Ob lange Stränge aus DNA, riesige Proteine aus hunderten Aminosäuren oder kleine Moleküle aus wenigen Atomen: Biomoleküle haben unendlich viele faszinierende Aufgaben, um unsere Körper am Laufen zu halten. Daher stelle ich hier jeden Monat eines davon und seine Besonderheiten vor.

Krebserkrankungen sind meistens sehr komplex, jedoch haben sie alle eine gemeinsame Ursache: Veränderungen im Erbgut einer Zelle, der DNA. Solche Mutationen sind tatsächlich sehr häufig und können durch viele Faktoren ausgelöst werden. Aber glücklicherweise führen nicht alle Mutationen auch zur Entstehung von Tumoren. Denn unsere Zellen besitzen Schutzmechanismen, um genau das zu verhindern. Einer der wichtigsten ist ein Protein mit dem unscheinbaren Namen p53, das ich euch hier vorstellen möchte.

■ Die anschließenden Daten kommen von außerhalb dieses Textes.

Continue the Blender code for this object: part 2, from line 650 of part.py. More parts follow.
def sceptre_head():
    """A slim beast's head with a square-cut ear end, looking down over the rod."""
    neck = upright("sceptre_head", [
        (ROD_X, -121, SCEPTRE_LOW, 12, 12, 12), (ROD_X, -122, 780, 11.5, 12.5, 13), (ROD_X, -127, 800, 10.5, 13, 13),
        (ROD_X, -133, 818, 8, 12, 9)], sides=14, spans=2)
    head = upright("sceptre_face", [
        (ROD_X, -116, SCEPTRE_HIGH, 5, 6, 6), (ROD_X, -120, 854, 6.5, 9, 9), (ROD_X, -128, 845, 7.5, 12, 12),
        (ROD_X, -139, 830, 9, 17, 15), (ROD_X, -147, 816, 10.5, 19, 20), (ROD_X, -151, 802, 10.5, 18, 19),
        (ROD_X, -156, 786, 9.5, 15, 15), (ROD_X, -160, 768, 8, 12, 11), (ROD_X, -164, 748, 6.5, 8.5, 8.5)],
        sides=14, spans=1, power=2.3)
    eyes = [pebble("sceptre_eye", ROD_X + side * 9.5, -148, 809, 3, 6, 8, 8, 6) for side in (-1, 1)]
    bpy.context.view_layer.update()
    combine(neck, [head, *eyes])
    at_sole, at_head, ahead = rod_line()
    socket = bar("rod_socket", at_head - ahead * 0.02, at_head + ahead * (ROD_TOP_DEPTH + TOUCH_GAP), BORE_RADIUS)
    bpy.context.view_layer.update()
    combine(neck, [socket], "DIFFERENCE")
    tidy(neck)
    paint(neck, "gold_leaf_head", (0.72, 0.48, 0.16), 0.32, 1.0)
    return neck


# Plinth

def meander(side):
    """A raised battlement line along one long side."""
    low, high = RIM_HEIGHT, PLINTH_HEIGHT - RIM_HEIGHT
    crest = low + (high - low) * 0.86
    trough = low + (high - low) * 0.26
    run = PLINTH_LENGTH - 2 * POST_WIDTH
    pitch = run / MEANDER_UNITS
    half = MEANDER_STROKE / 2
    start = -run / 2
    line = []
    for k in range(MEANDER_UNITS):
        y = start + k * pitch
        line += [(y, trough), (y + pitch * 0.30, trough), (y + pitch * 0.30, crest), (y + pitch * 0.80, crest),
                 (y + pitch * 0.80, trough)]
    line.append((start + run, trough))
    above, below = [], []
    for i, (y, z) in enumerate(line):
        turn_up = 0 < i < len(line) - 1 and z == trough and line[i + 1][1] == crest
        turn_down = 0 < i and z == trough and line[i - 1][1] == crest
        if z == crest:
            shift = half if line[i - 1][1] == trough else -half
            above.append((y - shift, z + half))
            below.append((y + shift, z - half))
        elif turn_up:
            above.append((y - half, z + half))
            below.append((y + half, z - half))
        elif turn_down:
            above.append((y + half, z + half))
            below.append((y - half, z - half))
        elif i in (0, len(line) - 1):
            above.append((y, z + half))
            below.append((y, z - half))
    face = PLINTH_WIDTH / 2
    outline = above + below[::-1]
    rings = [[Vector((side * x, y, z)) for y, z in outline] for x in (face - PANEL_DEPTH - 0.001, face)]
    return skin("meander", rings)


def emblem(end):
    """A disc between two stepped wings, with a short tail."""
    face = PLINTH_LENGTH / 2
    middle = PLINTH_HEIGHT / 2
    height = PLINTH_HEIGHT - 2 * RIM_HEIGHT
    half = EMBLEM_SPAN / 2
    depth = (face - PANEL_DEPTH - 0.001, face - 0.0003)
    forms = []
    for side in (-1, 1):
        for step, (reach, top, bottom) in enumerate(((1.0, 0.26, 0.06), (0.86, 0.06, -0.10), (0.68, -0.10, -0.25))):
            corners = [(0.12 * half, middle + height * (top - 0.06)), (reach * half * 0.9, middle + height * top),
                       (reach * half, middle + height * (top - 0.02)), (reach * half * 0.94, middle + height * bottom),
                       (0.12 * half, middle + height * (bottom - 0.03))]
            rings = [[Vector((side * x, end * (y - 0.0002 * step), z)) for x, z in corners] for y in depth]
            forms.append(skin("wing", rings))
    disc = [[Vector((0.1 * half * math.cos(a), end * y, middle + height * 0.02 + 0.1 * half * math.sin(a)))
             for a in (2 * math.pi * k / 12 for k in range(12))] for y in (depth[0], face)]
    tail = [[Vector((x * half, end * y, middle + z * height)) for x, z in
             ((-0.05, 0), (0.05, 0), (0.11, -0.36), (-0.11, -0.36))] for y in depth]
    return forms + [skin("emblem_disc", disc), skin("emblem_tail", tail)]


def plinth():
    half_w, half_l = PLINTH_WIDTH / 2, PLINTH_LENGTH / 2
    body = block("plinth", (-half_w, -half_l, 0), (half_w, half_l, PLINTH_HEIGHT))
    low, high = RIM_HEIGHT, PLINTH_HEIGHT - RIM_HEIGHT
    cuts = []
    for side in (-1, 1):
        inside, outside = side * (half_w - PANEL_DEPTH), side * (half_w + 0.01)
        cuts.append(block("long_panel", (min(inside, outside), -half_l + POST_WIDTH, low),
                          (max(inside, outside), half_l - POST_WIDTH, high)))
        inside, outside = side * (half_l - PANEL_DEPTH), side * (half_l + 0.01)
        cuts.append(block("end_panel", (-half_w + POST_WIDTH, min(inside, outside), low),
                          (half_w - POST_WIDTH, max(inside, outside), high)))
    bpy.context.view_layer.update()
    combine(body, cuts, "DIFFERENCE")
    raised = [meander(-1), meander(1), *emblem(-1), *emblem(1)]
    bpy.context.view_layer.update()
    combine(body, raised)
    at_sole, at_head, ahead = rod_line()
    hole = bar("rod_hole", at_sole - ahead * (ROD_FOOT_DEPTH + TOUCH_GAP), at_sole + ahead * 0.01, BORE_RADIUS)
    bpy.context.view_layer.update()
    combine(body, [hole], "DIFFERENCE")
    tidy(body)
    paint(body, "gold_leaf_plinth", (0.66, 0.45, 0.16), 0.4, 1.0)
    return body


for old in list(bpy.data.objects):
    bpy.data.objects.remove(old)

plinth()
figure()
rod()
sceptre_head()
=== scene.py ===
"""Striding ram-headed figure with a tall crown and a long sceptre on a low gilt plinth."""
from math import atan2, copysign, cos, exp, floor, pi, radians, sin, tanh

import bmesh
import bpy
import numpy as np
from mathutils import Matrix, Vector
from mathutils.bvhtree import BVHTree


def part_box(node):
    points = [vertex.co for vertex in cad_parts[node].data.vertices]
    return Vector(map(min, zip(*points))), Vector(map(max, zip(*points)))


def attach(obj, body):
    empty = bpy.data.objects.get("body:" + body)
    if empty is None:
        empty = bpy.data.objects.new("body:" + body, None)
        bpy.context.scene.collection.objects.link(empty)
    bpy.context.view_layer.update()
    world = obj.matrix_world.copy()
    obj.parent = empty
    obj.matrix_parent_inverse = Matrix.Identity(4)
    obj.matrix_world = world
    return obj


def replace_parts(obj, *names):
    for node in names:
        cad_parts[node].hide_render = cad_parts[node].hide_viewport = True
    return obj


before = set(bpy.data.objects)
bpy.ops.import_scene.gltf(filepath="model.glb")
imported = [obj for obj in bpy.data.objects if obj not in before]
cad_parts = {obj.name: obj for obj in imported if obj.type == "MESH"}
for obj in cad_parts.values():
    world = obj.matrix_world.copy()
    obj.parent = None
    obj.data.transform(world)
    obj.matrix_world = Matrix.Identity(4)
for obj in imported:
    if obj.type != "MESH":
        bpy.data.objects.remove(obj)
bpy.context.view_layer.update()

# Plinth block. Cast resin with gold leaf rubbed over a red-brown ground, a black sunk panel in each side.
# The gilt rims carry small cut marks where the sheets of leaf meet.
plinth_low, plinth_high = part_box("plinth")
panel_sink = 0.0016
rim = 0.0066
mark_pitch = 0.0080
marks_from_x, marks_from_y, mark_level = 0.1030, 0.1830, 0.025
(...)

p53-Tetramer gebunden an DNA (Richard Wheeler (Zephyris) CC BY-SA 3.0)

p53 ist ein sogenannter Transkriptionsfaktor. Das sind Proteine, die die Übersetzung von DNA in mRNA regulieren. Letztendlich verhindern oder verstärken sie damit die Expression von bestimmten Proteinen.

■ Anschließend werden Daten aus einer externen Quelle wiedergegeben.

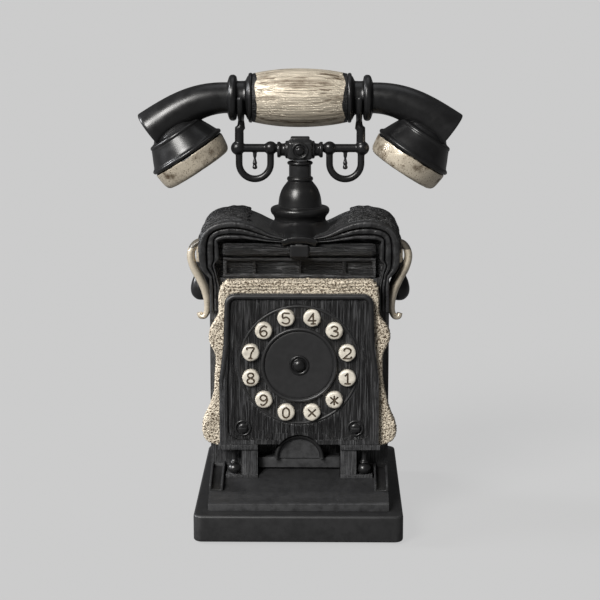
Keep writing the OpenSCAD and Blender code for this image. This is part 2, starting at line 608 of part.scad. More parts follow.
module cap() at_cup() difference() {
    lathe([[0, -27.9], [21.5, -27.9], [23.2, -26.4], [23.6, -16.8], [26.6, -16.8], [26.8, -19], [26.2, -25],
        [25.2, -28.6], [23.2, -30.5], [0, -30.5]], 64);
    for (i = [0 : 5]) rotate([0, 0, 60 * i]) translate([8, 0, -40]) cylinder(r = 1.5, h = 20, $fn = 24);
    translate([0, 0, -40]) cylinder(r = 1.5, h = 20, $fn = 24);
}

module receiver_cup() color(BLACK) mirror([1, 0, 0]) cup();

module receiver_cap() color(SILVER) mirror([1, 0, 0]) cap();

module transmitter_cup() color(BLACK) cup();

module transmitter_cap() color(SILVER) cap();

module handset_capsules() color(STEEL) sides() at_cup()
    lathe([[0, -16], [12, -16], [20.4, -19], [20.4, -27.8], [0, -27.8]], 48);

base_slab();
base_platform();
side_rails();
bottom_plate();
rubber_feet();
ballast_weight();
body_shell();
hood_shell();
hood_caps();
hood_frame();
hood_roll();
hood_clasp();
slat_rail();
surround_trim();
front_panel();
panel_screws();
ringer_arch();
legs();
leg_spindles();
side_straps();
side_hooks();
back_cover();
case_screws();
dial_ring();
dial_disc();
dial_hub();
key_guide();
keypad_board();
main_board();
ringer_speaker();
hook_switch();
line_jack();
cord_jack();
ringer_switch();
stem();
cradle_post();
cradle_hub();
cradle_arm_left();
cradle_arm_right();
handset_grip();
handset_ferrules();
handset_arm_left();
handset_arm_right();
receiver_cup();
receiver_cap();
transmitter_cup();
transmitter_cap();
handset_capsules();
key(0);  // key_1
key(1);  // key_2
key(2);  // key_3
key(3);  // key_4
key(4);  // key_5
key(5);  // key_6
key(6);  // key_7
key(7);  // key_8
key(8);  // key_9
key(9);  // key_0
key(10);  // key_hash
key(11);  // key_star
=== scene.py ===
"""Cradle telephone with a ring of push keys: the pieces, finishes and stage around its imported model."""

import math

import bmesh
import bpy
from mathutils import Matrix, Vector, noise


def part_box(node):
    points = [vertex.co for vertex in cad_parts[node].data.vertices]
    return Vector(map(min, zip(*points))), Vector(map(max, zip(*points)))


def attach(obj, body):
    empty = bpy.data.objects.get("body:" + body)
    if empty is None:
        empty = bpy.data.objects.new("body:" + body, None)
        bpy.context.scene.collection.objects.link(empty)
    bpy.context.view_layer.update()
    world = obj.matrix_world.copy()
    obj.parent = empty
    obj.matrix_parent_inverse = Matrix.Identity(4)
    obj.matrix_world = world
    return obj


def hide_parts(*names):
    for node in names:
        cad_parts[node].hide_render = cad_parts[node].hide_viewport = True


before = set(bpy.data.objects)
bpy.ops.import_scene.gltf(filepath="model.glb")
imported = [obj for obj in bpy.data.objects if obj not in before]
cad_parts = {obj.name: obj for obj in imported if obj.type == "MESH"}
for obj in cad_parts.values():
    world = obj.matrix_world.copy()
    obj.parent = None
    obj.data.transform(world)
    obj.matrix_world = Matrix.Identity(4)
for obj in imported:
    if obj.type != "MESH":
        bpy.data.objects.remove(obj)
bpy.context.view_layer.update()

bl_info = {
    "name": "Cradle telephone",
    "version": (1, 0, 0),
    "blender": (4, 5, 0),
    "location": "View3D > Sidebar > Telephone",
    "description": "Builds the pieces and finishes of an antique-style cradle telephone",
    "category": "Object",
}

MM = 0.001
SIDES = (("left", -1), ("right", 1))
KEYS = ("1", "2", "3", "4", "5", "6", "7", "8", "9", "0", "hash", "star")
KEY_STEP = math.radians(30)
FIRST_KEY = math.radians(-15)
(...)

Wenn die DNA beschädigt wird führt das dazu, dass sich p53 in der Zelle anreichert. Dadurch kann es dann seine Wirkung als Transkriptionsfaktor entfalten. Dazu gehört, dass p53 den Zellzyklus stoppt. Diesen Zyklus durchlaufen Zellen, bevor sie sich teilen können. Mit dem Stopp verhindert p53 also eine Vermehrung von Zellen mit kaputter DNA.

Das war aber noch nicht alles. Denn wenn sich sehr viel p53 angereichert hat, aktiviert es außerdem Proteine namens Bax. Bax leitet dann die Apoptose ein (bzw. verhindert Bax die Hemmung der Apoptose). Als Apoptose bezeichnet man den programmierten Zelltod, und damit wird letztendlich verhindert, dass sich aus einer Zelle mit irreparablen DNA-Schäden ein Tumor entwickelt.

Wie viele andere Prozesse in der Biologie auch ist die Einleitung der Apoptose ein ziemlich komplexer Signalweg, mit einer Reihe von Proteinen, die einander aktivieren (In kurz: p53 aktiviert Bax, dadurch wird Cytochrom c aus Mitochondrien freigesetzt, das zusammen mit APAF-1 die Caspase-9 aktiviert, die wiederum andere Caspasen aktiviert, die die Apoptose auslösen). Einerseits ist das natürlich gut, damit eine Zelle nicht einfach „ausversehen“ in den programmierten Zelltod geht. Andererseits erfüllen solche Signalkaskaden aber auch die wichtige Aufgabe, das Signal zu verstärken. Denn selbst wenn anfänglich nur wenig Bax aktiviert wird, aktiviert jeder Zwischenschritt dieser Reihe mehrere Proteine des nächsten Schritts, wodurch am Ende der Kaskade deutlich mehr aktivierte Proteine stehen.

Diese beiden Funktionen von p53, Zellzyklus-Arrest und Apoptose, spielen eine sehr wichtige Rolle bei der Verhinderung von Krebserkrankungen. Deshalb wird p53 auch als Tumorsuppressor bezeichnet, also als ein Tumor-unterdrückendes Protein. Im Gegenzug führt eine Mutation in dem Gen, in dem der Bauplan für p53 codiert ist (das TP53-Gen) aber auch dazu, dass die Entwicklung von Tumoren deutlich wahrscheinlicher wird, weil diese Schutzfunktion fehlt. Tatsächlich ist das oft eine Mit-Ursache für Krebs, und in etwa der Hälfte der Tumore ist das TP53-Gen mutiert.

Und einen kleinen Abstecher in die Pharmazie können wir an dieser Stelle auch noch machen: Wenn p53 in einer Krebszelle noch funktionsfähig ist, kann es ein starker Mitstreiter bei der Bekämpfung der Krebserkrankung sein. Denn viele Cytostatika wirken, indem sie die DNA von Krebszellen schädigen. Dadurch wird dann p53 aktiviert und führt zum Tod der Krebszelle. Allerdings bedeutet das auch, dass sich Krebserkrankungen, bei denen p53 mutiert ist, mit diesen Cytostatika weniger gut behandeln lassen.